TensorFlow2.0教程24:使用RNN实现文本分类

  1.使用tensorflow_datasets 构造输入数据

  !pip install -q tensorflow_datasets

  spacy 2.0.18 has requirement numpy>=1.15.0, but you'll have numpy 1.14.3 which is incompatible.

  plotnine 0.5.1 has requirement matplotlib>=3.0.0, but you'll have matplotlib 2.2.2 which is incompatible.

  plotnine 0.5.1 has requirement pandas>=0.23.4, but you'll have pandas 0.23.0 which is incompatible.

  neo4j-driver 1.6.2 has requirement neotime==1.0.0, but you'll have neotime 1.7.2 which is incompatible.

  mizani 0.5.3 has requirement pandas>=0.23.4, but you'll have pandas 0.23.0 which is incompatible.

  fastai 0.7.0 has requirement torch<0.4, but you'll have torch 0.4.1 which is incompatible.

  You are using pip version 10.0.1, however version 19.1 is available.

  You should consider upgrading via the 'pip install --upgrade pip' command.

  import tensorflow_datasets as tfds

  dataset, info = tfds.load('imdb_reviews/subwords8k', with_info=True,

  as_supervised=True)

  获取训练集、测试集

  train_dataset, test_dataset = dataset['train'], dataset['test']

  获取tokenizer对象,用进行字符处理级id转换(这里先转换成subword,再转换为id)等操作

  tokenizer = info.features['text'].encoder

  print('vocabulary size: ', tokenizer.vocab_size)

  vocabulary size: 8185

  token对象测试

  sample_string = 'Hello word , Tensorflow'

  tokenized_string = tokenizer.encode(sample_string)

  print('tokened id: ', tokenized_string)

  # 解码会原字符串

  src_string = tokenizer.decode(tokenized_string)

  print('original string: ', src_string)

  tokened id: [4025, 222, 2621, 1199, 6307, 2327, 2934]

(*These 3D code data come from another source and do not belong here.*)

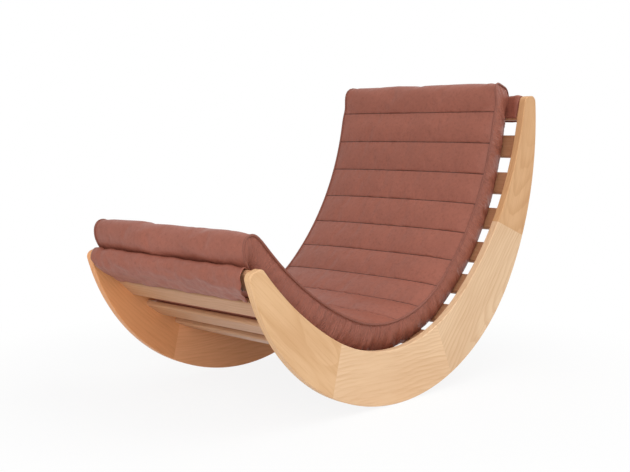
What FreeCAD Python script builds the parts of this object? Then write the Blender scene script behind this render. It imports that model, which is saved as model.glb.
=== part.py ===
import FreeCAD, Part
import math
import os

# Rocking chaise lounge: two crescent sides, a slatted cradle between them and a channelled pad.
# X runs from the foot to the head, Y from the sitter's right to the left, Z up, in millimetres.
# The origin is on the floor, midway between the sides, right under the rocking centre.
# A heading is the direction of walking from foot to head: 0 is along +X, 90 is straight up.

# Sides
OVERALL_WIDTH = 670.0
SIDE_THICKNESS = 22.4
ROCKER_RADIUS = 601.0
ROCKER_FOOT_RADIUS = 524.0
ROCKER_BACK_RADIUS = 859.0
ROCKER_HEADINGS = (-75.3, -27.9, 58.8, 95.4)
SIDE_DEPTH = 150.0
SEAT_SHIFT = -31.0
SEAT_RADIUS = 453.0
SEAT_FOOT_RADIUS = 871.0
SEAT_BACK_RADIUS = 868.0
FOOT_TIP_WIDTH = 44.9
FOOT_TIP_SLANT = 2.5
HEAD_WIDTH = 72.8
SEAT_END_DROP = 55.6
HEAD_TIP_RISE = 76.0
HEAD_TIP_REAR_RISE = 20.0
FOOT_TIP_ROUND = 17.0
HEAD_TIP_ROUND = 20.0
SIDE_EDGE_CHAMFER = 2.0

# Boards of each side: where each butt joint starts on the seat curve, and its heading outwards
BOARD_NAMES = ("foot_board", "base_board", "back_board", "head_board")
JOINT_PLACES = (348.0, 749.0, 1150.0)
JOINT_HEADINGS = (-103.5, -65.4, -21.0)
SPLINE_THICKNESS = 6.0
SPLINE_DEPTH = 14.0
SPLINE_FROM_SEAT = 38.0
SPLINE_FROM_RIM = 16.0
SPLINE_CLEARANCE = 0.1

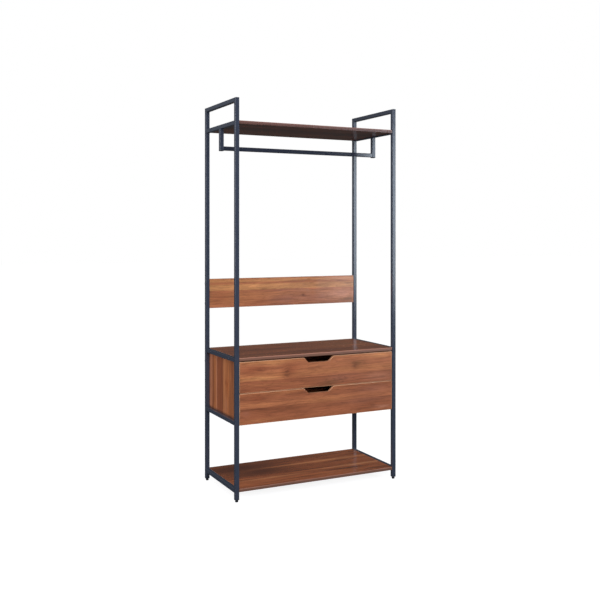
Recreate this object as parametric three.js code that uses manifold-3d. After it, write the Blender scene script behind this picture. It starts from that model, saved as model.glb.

  original string: Hello word , Tensorflow

  解出每个subword

  for t in tokenized_string:

  print(str(t)+'->['+tokenizer.decode([t])+ ']')

  4025->[Hell]

  222->[o ]

  2621->[word]

  1199->[ , ]

  6307->[Ten]

  2327->[sor]

  2934->[flow]

  构建批次训练集

  BUFFER_SIZE=10000

  BATCH_SIZE = 64

  train_dataset = train_dataset.shuffle(BUFFER_SIZE)

  train_dataset = train_dataset.padded_batch(BATCH_SIZE, train_dataset.output_shapes)

  test_dataset = test_dataset.padded_batch(BATCH_SIZE, test_dataset.output_shapes)

  模型构建

  下面,因为此处的句子是变长的,所以只能使用序列模型,而不能使用keras的函数api

  # def get_model():

  # inputs = tf.keras.Input((1240,))

  # emb = tf.keras.layers.Embedding(tokenizer.vocab_size, 64)(inputs)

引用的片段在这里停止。